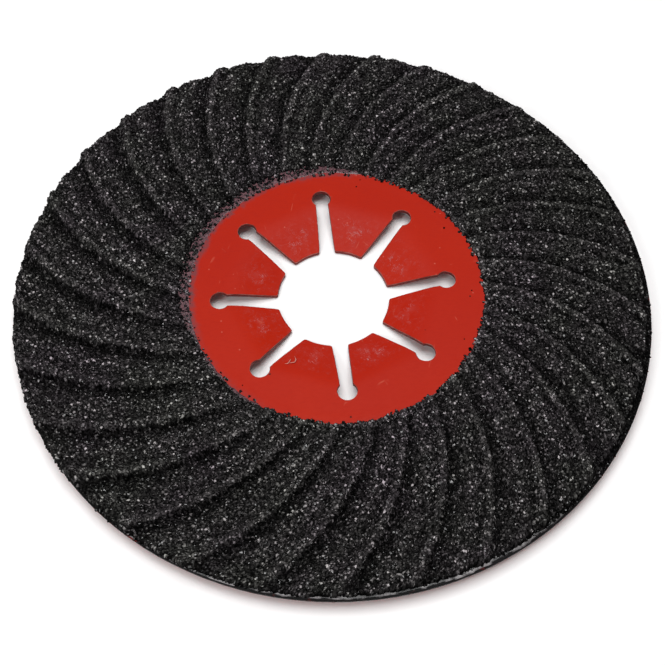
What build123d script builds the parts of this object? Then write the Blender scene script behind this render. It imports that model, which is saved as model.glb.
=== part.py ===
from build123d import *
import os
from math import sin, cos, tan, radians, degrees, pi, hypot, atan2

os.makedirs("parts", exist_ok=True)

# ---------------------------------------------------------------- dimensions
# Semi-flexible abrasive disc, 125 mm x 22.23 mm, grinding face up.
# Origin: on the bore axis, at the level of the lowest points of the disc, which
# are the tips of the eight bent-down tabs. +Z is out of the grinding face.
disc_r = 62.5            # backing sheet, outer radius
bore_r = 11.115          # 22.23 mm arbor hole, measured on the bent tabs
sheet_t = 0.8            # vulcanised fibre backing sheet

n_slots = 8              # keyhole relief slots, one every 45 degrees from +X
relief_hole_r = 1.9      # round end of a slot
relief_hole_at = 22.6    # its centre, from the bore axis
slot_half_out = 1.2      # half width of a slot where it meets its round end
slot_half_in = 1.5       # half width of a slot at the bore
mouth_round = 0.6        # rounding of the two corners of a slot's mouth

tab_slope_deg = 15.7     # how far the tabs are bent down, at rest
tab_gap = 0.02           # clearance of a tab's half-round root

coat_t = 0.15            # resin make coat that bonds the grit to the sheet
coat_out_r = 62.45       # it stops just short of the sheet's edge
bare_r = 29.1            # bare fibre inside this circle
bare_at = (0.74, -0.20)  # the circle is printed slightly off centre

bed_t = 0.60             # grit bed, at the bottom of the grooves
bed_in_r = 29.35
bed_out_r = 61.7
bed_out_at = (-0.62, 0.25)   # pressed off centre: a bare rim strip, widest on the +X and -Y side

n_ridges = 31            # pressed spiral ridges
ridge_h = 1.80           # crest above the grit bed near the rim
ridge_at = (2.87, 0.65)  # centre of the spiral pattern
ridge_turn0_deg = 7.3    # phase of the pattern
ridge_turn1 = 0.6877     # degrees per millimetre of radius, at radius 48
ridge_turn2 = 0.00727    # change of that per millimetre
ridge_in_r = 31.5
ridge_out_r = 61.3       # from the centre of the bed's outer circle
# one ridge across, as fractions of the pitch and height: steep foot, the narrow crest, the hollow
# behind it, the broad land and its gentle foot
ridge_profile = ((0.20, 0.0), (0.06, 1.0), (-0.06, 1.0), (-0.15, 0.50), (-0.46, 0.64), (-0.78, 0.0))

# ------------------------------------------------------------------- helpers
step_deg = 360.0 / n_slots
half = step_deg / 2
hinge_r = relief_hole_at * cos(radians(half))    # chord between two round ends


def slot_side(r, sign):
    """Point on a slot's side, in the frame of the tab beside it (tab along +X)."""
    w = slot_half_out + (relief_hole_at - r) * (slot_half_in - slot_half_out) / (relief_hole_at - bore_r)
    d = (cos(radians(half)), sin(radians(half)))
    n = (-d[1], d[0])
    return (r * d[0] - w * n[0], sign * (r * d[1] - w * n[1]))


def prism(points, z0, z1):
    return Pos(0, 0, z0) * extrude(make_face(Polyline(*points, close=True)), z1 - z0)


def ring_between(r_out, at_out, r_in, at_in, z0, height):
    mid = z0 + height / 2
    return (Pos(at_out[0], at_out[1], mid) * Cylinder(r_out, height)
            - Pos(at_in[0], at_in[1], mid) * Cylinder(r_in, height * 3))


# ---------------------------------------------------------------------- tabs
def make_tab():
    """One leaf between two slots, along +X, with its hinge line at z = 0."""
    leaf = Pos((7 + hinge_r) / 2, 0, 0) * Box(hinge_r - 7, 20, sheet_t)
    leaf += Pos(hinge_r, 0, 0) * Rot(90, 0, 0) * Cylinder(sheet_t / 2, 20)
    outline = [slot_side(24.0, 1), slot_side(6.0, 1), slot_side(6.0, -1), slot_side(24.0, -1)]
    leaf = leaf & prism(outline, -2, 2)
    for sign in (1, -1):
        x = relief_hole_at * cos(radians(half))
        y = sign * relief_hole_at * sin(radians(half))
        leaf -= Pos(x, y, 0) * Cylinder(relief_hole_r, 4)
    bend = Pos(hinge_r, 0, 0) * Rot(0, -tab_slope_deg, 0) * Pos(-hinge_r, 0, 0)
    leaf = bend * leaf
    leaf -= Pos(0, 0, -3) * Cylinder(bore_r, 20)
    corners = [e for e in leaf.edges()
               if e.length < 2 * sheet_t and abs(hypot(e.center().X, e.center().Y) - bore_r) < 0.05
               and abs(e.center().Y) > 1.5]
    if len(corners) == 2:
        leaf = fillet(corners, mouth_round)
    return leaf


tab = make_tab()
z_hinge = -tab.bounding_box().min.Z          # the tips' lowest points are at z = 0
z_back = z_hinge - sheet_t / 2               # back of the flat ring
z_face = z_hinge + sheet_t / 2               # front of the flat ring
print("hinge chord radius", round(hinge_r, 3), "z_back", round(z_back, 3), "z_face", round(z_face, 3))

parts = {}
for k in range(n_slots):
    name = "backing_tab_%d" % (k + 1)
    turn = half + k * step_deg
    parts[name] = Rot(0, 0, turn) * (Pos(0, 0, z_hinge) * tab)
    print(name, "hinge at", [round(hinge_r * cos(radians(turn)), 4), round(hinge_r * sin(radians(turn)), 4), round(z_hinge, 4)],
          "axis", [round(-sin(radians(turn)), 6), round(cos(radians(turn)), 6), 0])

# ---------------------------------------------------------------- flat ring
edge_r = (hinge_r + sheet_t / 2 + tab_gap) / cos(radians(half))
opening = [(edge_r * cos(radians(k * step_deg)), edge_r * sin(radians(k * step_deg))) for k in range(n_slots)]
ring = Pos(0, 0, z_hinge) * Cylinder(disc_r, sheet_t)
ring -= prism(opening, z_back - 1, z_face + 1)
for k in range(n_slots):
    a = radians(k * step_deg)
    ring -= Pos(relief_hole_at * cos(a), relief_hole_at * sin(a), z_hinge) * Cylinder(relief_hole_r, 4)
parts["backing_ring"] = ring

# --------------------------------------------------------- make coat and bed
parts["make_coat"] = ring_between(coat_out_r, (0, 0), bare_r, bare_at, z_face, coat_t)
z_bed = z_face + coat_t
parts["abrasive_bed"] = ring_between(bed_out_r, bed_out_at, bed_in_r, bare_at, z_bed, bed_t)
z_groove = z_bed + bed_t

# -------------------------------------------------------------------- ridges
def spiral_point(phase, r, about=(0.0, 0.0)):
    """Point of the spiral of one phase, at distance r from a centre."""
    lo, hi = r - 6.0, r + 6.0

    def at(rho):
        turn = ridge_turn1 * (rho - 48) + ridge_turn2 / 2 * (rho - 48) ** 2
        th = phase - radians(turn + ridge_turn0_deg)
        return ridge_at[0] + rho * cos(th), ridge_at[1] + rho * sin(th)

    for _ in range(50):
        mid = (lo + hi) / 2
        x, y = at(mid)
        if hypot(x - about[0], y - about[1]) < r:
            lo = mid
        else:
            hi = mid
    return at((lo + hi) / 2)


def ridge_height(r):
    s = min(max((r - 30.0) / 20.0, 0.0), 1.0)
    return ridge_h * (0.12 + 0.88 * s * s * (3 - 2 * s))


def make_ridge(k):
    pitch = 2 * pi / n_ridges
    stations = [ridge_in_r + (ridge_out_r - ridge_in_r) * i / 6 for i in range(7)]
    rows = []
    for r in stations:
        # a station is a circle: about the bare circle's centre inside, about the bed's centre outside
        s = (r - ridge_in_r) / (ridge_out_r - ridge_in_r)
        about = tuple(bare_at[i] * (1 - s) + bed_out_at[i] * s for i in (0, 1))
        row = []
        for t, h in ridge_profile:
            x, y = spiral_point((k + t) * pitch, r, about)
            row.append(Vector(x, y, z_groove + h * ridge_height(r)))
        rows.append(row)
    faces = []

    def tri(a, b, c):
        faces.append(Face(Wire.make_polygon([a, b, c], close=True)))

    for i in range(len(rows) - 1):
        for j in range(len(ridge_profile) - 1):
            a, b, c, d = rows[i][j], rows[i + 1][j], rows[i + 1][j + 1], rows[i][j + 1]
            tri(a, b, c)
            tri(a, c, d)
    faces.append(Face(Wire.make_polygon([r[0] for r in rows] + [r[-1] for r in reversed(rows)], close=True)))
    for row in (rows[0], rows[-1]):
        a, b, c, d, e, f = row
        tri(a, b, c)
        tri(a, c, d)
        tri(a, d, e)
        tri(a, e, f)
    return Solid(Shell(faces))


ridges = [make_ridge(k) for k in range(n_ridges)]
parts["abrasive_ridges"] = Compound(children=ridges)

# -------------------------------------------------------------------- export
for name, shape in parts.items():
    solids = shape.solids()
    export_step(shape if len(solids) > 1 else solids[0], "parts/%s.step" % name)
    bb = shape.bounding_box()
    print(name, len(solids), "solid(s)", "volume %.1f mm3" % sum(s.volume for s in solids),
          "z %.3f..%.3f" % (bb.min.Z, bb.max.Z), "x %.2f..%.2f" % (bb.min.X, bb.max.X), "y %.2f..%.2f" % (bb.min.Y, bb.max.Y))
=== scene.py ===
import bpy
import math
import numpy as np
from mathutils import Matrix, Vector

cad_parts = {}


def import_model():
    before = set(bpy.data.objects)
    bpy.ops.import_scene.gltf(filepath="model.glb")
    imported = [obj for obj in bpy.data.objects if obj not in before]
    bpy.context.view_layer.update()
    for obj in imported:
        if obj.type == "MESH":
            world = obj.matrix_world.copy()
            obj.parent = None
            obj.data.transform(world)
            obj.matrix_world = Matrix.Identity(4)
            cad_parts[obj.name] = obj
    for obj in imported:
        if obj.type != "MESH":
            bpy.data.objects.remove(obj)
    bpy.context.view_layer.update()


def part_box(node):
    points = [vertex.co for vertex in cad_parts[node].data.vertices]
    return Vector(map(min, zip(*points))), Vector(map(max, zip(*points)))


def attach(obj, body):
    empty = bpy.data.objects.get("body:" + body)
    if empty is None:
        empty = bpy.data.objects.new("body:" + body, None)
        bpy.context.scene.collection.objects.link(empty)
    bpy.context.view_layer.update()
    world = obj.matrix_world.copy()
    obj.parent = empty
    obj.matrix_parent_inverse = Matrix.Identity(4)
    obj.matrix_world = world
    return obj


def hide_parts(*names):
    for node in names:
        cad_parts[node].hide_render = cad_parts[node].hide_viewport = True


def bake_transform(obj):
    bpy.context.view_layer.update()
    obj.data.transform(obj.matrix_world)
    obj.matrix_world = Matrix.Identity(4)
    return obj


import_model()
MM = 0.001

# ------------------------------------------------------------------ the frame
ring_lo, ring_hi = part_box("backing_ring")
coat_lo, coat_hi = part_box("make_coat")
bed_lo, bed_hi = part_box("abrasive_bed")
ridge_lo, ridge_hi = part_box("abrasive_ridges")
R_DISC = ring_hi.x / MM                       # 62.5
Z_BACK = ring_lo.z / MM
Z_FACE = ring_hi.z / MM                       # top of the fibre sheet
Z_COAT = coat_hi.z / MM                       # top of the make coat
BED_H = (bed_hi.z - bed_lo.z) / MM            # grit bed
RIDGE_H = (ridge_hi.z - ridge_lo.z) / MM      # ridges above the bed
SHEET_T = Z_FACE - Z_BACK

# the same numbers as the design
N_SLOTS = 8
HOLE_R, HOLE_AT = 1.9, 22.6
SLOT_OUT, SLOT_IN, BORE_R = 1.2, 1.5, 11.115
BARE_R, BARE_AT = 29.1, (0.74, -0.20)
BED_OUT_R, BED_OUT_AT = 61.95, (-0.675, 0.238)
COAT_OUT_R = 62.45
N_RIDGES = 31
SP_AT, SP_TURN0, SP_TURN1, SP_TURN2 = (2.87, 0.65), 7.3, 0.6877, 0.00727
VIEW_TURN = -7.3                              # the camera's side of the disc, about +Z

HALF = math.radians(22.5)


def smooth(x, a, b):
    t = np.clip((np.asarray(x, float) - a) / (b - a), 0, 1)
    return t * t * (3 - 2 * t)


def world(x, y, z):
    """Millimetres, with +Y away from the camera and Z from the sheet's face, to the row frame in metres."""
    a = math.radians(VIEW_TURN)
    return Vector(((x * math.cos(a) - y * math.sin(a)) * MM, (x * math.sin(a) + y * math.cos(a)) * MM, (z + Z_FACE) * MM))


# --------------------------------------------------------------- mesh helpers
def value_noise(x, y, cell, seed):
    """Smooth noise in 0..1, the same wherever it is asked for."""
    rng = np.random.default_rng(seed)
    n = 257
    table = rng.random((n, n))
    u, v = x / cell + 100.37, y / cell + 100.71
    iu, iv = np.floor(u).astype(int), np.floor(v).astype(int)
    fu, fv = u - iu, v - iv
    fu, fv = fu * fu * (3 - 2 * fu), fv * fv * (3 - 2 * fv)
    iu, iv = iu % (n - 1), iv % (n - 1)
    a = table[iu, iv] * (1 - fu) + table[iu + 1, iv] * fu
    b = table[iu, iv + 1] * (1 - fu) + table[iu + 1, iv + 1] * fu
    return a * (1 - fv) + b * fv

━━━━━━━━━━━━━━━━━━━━

Exactly the lines above from the one with "ridges = [make_ridge(k)" to the one with "cad_parts[node].hide_render = cad_parts[node].hide_viewport", both included, are to be quoted; leave the rest out.

ridges = [make_ridge(k) for k in range(n_ridges)]
parts["abrasive_ridges"] = Compound(children=ridges)

# -------------------------------------------------------------------- export
for name, shape in parts.items():
    solids = shape.solids()
    export_step(shape if len(solids) > 1 else solids[0], "parts/%s.step" % name)
    bb = shape.bounding_box()
    print(name, len(solids), "solid(s)", "volume %.1f mm3" % sum(s.volume for s in solids),
          "z %.3f..%.3f" % (bb.min.Z, bb.max.Z), "x %.2f..%.2f" % (bb.min.X, bb.max.X), "y %.2f..%.2f" % (bb.min.Y, bb.max.Y))
=== scene.py ===
import bpy
import math
import numpy as np
from mathutils import Matrix, Vector

cad_parts = {}


def import_model():
    before = set(bpy.data.objects)
    bpy.ops.import_scene.gltf(filepath="model.glb")
    imported = [obj for obj in bpy.data.objects if obj not in before]
    bpy.context.view_layer.update()
    for obj in imported:
        if obj.type == "MESH":
            world = obj.matrix_world.copy()
            obj.parent = None
            obj.data.transform(world)
            obj.matrix_world = Matrix.Identity(4)
            cad_parts[obj.name] = obj
    for obj in imported:
        if obj.type != "MESH":
            bpy.data.objects.remove(obj)
    bpy.context.view_layer.update()


def part_box(node):
    points = [vertex.co for vertex in cad_parts[node].data.vertices]
    return Vector(map(min, zip(*points))), Vector(map(max, zip(*points)))


def attach(obj, body):
    empty = bpy.data.objects.get("body:" + body)
    if empty is None:
        empty = bpy.data.objects.new("body:" + body, None)
        bpy.context.scene.collection.objects.link(empty)
    bpy.context.view_layer.update()
    world = obj.matrix_world.copy()
    obj.parent = empty
    obj.matrix_parent_inverse = Matrix.Identity(4)
    obj.matrix_world = world
    return obj


def hide_parts(*names):
    for node in names:
        cad_parts[node].hide_render = cad_parts[node].hide_viewport = True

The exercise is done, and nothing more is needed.